Przyszłość druku transakcyjnego
Określmy to prowokacyjnie: „Przyszłość druku transakcyjnego zależy od «białej przestrzeni» dla marketingu.” Firmy, które nie będą umiały lub nie będą chciały wykorzystać „białej przestrzeni”, zrezygnują z korespondencji listowej na rzecz e-maili. Głównymi kandydatami do odejścia od druku transakcyjnego będą firmy przeliczające koszty wysyłki listowej i koszty wysyłki za pomocą e-maili. Jednak nie wszystkie wysyłane informacje zostaną zamienione na wersję elektroniczną, głównie ze względu na filtry antyspamowe i funkcję automatycznego usuwania niechcianych maili, które mają wpływ na odbiór poczty elektronicznej. Średni czas poświęcony na taką informację to 20-30 sekund, następnie bardzo często są one wrzucane do kosza. Firmy, które będą zdecydowane na jak najlepsze dotarcie do klienta, pozostaną przy tradycyjnej formie korespondencji z wykorzystaniem „białej przestrzeni” dla marketingu. Informacje przesyłane do klientów będą bardziej precyzyjne, a oferty zostaną dostosowane do potrzeb konkretnych klientów. Czas poświęcony na ofertę zostanie wydłużony do ponad minuty, a to spowoduje lepszy ich odbiór.
Technologia
Tego typu dokumenty będą dostarczane do drukarni w formacie PDF lub w innych dobrze znanych formatach i drukowane na szybkich pełnokolorowych maszynach drukujących. Frank Romano, pionier druku cyfrowego, następująco widzi nadchodzące targi drupa: Na drupie 2008 główną prezentowaną technologią będzie szybki druk cyfrowy z roli, z wykorzystaniem tonerów bądź technologii inkjet. Przede wszystkim zaprezentowany zostanie druk dokumentów transakcyjnych i transpromo. drupa będzie pierwszą imprezą, na której zostanie przedstawiona większość nowych tego typu systemów.

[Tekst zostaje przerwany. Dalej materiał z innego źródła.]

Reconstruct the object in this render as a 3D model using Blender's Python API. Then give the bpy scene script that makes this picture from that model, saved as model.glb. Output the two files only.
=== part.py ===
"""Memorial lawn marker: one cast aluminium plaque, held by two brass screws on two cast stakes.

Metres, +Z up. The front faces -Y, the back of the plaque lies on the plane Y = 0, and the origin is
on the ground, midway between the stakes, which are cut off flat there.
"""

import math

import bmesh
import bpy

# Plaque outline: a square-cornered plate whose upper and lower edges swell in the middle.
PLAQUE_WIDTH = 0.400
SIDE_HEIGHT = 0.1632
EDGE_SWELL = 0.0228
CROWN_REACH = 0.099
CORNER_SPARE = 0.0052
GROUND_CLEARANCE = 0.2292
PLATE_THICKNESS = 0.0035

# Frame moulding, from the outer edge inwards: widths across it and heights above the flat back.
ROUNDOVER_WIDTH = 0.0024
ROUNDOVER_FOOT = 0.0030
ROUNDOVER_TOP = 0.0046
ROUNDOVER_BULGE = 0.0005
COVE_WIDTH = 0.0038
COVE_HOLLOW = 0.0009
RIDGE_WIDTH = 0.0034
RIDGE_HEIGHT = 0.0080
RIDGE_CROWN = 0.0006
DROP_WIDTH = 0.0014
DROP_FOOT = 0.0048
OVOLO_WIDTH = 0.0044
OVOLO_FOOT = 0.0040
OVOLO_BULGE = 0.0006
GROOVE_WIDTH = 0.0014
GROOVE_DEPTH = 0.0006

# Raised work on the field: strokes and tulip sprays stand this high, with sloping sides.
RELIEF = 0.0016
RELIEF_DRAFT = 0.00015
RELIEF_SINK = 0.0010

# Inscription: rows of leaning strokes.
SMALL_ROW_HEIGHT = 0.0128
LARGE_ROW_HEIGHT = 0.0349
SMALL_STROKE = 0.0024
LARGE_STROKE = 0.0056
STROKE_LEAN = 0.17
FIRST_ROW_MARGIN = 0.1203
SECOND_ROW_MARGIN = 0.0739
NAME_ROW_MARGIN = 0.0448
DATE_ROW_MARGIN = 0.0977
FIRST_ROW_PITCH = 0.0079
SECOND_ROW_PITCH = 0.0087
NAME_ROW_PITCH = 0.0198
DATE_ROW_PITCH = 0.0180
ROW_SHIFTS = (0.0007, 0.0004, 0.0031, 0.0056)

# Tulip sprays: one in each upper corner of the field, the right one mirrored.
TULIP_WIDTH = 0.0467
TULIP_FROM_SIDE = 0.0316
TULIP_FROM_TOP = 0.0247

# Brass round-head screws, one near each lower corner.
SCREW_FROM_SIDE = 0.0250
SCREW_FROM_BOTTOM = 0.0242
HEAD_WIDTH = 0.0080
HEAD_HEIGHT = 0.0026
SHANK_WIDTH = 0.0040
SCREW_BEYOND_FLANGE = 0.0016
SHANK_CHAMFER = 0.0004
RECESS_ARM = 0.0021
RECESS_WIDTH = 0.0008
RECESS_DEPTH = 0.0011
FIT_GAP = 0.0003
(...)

Dokumenty będą personalizowane wg dostarczonej bazy i drukowane w jednej linii. Jeśli będzie wystarczająca ilość miejsca, na dokumentach tych będą umieszczane informacje reklamowe. Trudno dziś powiedzieć, czy będą nadal używane obecne czarno-białe systemy drukujące, czy zostaną one zastąpione drukiem pełnokolorowym. Najlepszym w tej chwili rozwiązaniem dla druku transakcyjnego są systemy umożliwiające dodawanie kolejnych kolorów krok po kroku. Dzięki nim obecnie stosowany druk czarno-biały będzie można w przyszłości wzbogacić o kolejne kolory, docelowo do druku pełnokolorowego. Wysyłane dokumenty będą mogły być również zaopatrywane w etykiety RFID ułatwiające kontrolę oraz śledzenie przesyłki.
Komunikacja
Nie wspomnieliśmy o jeszcze jednym problemie związanym z „białą przestrzenią”: jak na ironię jest to problem związany z komunikacją występujący mimo istnienia tak wielu kanałów informacyjnych. Problem ten nie dotyczy komunikacji z klientem, lecz komunikacji wewnątrz firmy, pomiędzy działem informacyjnym a marketingiem.
Dział informacyjny dostarcza dane, natomiast dział marketingowy informacje reklamowe. Oba departamenty muszą współpracować, aby dobrze wykorzystać „białą przestrzeń”. Nie jest to jednak takie łatwe, gdyż założenia tych departamentów są bardzo różne i nie zawsze ludzie pracujący w nich są w stanie zrozumieć potrzeby drugiej strony. Firma, która dostrzegła potencjał druku transakcyjnego z wykorzystaniem „białej przestrzeni” do marketingu, musi postarać się jednak, aby komunikacja ta była dobra, wręcz idealna. Pozwoli to w pełni wykorzystać możliwości druku transakcyjnego i usprawni komunikację z klientem, co z pewnością zaowocuje zyskiem.